- What needs to be done
Locate the line that contains "0, plugHeight)), blackRubber);" and the line that contains "bpy.data.objects.remove(obj)". Copy both of them exactly, together with every line between them, and no others.

- Collected data
++++++++++

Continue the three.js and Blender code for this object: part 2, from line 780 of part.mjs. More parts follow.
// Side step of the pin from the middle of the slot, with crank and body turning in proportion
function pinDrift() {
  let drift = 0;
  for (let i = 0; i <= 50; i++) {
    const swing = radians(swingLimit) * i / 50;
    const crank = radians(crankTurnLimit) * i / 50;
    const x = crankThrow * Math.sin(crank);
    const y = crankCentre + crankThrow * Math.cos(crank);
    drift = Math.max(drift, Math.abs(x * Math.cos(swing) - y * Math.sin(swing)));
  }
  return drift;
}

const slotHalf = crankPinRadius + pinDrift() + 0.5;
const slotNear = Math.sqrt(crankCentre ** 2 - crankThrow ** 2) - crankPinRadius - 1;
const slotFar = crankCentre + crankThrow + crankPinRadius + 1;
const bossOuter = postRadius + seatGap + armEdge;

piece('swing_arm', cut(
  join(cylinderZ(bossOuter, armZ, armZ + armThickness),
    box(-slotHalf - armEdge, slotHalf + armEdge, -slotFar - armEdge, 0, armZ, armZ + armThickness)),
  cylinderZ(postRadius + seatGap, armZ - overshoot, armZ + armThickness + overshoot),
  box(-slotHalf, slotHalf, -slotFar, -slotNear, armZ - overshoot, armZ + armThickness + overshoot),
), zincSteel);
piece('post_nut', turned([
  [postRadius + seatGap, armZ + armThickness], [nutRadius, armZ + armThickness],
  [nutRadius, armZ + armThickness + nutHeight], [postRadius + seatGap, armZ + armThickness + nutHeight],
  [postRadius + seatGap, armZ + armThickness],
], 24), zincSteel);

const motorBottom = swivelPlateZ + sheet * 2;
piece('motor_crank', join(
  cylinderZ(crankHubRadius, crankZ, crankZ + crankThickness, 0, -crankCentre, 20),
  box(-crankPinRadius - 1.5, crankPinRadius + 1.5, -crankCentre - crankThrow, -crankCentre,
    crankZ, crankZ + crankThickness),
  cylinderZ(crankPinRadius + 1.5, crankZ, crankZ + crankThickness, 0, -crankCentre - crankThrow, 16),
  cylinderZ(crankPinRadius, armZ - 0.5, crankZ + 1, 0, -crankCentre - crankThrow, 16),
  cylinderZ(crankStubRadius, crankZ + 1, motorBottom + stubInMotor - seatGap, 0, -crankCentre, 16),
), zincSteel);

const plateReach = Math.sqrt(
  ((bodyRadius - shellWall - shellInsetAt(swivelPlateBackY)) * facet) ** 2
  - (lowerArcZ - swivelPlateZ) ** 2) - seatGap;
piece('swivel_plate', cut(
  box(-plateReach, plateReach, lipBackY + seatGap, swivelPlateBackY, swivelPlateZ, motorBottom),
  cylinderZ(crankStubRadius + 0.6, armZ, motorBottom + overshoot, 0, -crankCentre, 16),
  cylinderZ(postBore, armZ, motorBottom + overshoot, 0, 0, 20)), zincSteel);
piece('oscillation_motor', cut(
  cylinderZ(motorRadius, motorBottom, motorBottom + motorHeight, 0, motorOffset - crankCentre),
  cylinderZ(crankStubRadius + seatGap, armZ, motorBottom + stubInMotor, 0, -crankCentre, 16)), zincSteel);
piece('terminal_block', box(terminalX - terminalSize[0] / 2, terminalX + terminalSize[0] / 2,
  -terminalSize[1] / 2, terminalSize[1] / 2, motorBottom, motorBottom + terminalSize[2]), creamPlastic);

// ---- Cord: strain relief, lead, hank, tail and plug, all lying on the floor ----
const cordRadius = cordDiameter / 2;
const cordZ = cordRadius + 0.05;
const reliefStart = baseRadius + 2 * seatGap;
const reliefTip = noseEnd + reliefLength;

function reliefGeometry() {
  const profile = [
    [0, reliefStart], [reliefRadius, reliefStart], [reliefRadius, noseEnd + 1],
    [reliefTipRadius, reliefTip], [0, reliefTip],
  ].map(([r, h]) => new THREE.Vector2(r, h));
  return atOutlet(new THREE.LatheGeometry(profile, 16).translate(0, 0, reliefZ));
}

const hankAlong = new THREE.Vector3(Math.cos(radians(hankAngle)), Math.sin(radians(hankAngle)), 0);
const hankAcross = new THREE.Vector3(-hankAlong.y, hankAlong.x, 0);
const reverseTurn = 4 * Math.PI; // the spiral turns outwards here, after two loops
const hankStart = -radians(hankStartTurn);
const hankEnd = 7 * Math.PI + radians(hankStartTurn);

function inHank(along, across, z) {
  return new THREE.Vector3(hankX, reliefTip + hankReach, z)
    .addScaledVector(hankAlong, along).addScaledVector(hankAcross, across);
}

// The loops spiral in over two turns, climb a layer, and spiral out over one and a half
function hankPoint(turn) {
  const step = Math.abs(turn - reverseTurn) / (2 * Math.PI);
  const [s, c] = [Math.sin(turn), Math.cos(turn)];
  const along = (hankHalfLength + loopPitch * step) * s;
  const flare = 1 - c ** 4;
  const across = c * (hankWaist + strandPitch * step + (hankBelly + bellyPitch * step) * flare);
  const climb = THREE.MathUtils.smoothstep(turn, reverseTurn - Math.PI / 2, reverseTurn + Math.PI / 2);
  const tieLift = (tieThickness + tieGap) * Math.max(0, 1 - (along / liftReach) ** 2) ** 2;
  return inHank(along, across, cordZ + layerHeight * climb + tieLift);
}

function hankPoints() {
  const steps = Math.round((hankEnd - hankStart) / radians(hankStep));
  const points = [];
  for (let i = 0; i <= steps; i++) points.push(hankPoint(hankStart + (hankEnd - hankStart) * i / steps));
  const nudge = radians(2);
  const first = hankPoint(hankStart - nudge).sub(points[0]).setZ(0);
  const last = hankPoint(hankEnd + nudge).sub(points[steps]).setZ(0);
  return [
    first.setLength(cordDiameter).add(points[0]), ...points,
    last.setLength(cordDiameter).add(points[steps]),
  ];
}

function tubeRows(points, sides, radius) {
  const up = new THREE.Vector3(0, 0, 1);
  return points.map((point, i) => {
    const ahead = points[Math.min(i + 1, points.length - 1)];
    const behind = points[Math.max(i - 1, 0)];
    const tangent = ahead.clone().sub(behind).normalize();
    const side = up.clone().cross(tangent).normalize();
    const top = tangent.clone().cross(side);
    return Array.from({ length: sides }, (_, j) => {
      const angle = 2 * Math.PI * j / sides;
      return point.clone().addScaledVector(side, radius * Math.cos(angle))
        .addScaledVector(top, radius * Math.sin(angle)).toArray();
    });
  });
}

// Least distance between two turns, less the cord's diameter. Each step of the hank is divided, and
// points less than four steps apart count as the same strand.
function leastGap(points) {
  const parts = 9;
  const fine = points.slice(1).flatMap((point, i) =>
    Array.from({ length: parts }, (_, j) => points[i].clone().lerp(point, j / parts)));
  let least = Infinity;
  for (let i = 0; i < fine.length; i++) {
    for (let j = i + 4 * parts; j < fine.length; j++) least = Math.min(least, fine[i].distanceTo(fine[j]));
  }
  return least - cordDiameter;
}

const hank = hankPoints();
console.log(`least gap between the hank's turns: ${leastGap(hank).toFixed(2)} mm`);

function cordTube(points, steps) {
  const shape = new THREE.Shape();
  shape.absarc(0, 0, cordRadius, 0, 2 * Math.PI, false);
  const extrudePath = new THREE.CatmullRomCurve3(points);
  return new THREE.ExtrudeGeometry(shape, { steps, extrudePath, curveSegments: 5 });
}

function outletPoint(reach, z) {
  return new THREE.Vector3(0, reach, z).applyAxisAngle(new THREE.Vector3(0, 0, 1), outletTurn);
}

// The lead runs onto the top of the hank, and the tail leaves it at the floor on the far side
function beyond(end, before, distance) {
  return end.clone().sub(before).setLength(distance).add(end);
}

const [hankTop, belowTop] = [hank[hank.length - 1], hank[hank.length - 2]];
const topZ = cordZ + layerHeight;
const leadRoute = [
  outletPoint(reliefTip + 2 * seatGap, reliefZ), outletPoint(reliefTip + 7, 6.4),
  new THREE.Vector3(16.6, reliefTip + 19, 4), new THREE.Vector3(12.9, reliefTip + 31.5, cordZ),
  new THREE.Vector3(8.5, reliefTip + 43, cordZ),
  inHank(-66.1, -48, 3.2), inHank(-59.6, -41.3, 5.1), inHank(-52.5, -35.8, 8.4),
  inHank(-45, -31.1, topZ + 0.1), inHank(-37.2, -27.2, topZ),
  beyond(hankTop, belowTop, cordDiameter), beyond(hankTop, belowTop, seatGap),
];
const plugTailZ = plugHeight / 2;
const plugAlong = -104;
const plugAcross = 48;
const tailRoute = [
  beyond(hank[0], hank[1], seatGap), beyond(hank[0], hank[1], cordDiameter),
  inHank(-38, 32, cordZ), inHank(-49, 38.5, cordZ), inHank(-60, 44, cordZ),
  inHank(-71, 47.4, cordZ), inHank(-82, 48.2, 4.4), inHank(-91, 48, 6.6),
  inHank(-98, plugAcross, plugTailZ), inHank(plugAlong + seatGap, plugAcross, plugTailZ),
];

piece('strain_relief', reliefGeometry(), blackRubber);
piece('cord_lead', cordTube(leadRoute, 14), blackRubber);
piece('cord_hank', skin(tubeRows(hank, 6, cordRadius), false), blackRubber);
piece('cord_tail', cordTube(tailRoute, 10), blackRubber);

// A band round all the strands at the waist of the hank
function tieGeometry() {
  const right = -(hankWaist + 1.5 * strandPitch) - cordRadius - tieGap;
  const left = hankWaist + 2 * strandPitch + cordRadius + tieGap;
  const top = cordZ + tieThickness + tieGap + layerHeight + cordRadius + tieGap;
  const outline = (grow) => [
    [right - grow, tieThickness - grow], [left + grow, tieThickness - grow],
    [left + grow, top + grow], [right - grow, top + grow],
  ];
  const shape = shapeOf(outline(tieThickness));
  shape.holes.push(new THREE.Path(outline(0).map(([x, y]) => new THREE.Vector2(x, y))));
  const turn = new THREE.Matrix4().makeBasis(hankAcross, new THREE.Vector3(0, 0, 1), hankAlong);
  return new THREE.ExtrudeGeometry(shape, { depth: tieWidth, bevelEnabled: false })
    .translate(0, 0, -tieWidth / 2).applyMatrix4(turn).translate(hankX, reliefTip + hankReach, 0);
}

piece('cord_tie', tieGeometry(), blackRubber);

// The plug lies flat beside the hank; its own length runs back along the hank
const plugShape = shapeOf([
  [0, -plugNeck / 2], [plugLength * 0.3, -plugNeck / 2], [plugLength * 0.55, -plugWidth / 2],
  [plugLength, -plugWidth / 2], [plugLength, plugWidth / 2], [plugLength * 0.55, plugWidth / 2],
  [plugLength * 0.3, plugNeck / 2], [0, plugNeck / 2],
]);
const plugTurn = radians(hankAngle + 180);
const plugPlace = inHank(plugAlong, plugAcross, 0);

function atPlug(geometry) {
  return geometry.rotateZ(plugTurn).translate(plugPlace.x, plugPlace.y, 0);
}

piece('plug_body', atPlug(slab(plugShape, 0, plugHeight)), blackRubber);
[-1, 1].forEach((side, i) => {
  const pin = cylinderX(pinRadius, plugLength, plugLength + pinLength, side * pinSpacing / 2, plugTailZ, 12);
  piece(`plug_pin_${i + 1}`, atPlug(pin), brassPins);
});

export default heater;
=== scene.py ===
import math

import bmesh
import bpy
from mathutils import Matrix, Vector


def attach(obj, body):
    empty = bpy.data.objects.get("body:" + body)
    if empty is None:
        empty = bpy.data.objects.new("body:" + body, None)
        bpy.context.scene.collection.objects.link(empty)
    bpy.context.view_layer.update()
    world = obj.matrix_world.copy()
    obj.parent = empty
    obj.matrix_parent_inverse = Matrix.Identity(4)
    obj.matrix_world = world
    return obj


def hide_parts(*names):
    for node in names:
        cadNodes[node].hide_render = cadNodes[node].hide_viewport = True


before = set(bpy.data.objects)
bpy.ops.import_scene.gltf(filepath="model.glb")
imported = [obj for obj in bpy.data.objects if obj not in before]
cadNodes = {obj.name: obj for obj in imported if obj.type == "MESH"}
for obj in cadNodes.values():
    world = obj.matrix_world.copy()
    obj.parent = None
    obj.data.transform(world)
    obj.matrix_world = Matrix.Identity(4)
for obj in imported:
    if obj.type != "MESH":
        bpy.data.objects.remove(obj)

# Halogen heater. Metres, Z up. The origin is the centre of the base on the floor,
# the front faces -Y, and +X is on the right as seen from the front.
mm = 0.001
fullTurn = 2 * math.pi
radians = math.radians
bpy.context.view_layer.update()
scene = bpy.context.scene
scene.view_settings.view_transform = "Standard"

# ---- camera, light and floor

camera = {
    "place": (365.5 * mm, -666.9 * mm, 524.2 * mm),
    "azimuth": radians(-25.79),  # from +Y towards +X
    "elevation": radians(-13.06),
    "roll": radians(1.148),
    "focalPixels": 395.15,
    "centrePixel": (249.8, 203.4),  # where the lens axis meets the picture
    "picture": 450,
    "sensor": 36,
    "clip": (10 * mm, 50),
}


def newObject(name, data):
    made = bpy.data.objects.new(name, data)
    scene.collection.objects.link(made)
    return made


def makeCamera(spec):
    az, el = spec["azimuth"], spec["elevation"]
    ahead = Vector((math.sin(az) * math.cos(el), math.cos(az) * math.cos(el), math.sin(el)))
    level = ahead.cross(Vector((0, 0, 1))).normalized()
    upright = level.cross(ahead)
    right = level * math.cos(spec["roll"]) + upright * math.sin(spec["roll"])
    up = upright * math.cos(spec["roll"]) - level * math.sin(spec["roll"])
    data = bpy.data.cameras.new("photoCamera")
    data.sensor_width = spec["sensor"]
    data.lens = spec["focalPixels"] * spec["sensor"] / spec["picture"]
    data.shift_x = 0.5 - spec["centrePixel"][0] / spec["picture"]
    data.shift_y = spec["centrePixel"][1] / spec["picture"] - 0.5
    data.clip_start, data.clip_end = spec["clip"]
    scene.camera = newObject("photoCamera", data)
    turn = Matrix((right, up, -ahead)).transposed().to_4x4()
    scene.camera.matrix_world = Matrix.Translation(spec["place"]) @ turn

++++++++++

- Response
piece('plug_body', atPlug(slab(plugShape, 0, plugHeight)), blackRubber);
[-1, 1].forEach((side, i) => {
  const pin = cylinderX(pinRadius, plugLength, plugLength + pinLength, side * pinSpacing / 2, plugTailZ, 12);
  piece(`plug_pin_${i + 1}`, atPlug(pin), brassPins);
});

export default heater;
=== scene.py ===
import math

import bmesh
import bpy
from mathutils import Matrix, Vector


def attach(obj, body):
    empty = bpy.data.objects.get("body:" + body)
    if empty is None:
        empty = bpy.data.objects.new("body:" + body, None)
        bpy.context.scene.collection.objects.link(empty)
    bpy.context.view_layer.update()
    world = obj.matrix_world.copy()
    obj.parent = empty
    obj.matrix_parent_inverse = Matrix.Identity(4)
    obj.matrix_world = world
    return obj


def hide_parts(*names):
    for node in names:
        cadNodes[node].hide_render = cadNodes[node].hide_viewport = True


before = set(bpy.data.objects)
bpy.ops.import_scene.gltf(filepath="model.glb")
imported = [obj for obj in bpy.data.objects if obj not in before]
cadNodes = {obj.name: obj for obj in imported if obj.type == "MESH"}
for obj in cadNodes.values():
    world = obj.matrix_world.copy()
    obj.parent = None
    obj.data.transform(world)
    obj.matrix_world = Matrix.Identity(4)
for obj in imported:
    if obj.type != "MESH":
        bpy.data.objects.remove(obj)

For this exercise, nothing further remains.